Because the right system doesn’t just support your operation, it improves it.


It saves time, reduces errors, and gives your team the visibility they need to make better decisions.

And over time, that’s where the real cost savings come from.



Final Thoughts

Cheap software isn’t expensive because of what you pay upfront.

It’s expensive because of what it costs you over time, slowly, quietly, and consistently.

In logistics, where efficiency and timing are everything, those hidden costs can have a bigger impact than any monthly subscription ever will.


The question isn’t how much your software costs. It’s what it’s costing your business to keep using it.


FAQs

1. Is cheaper software always a bad choice?

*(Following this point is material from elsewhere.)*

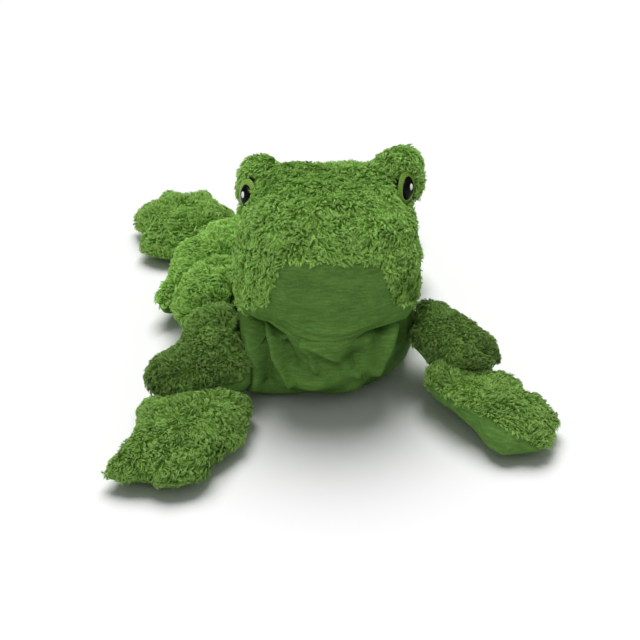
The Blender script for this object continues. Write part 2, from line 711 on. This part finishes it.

Not necessarily. It can work for very small operations or short-term needs. The issue arises when businesses try to scale on systems that weren’t built to support growth.



2. How can I tell if my current system is costing me more than it should?

Look for signs like excessive manual work, multiple disconnected tools, frequent errors, or delays in processes like invoicing and reporting. If your team is constantly working around the system, that’s a red flag.



3. Why do logistics companies end up using multiple systems?

Many low-cost platforms don’t offer full functionality, so companies add separate tools for integrations, EDI, mobile apps, or reporting. This leads to fragmented workflows and higher overall costs.



4. What should I prioritize when choosing logistics software?

Focus on scalability, integrations, automation, and visibility. A system should support your current operations while also being able to grow with your business.



5. When is the right time to switch systems?

Usually earlier than most companies think. If inefficiencies are already affecting your team or customers, waiting often increases the cost and complexity of switching later.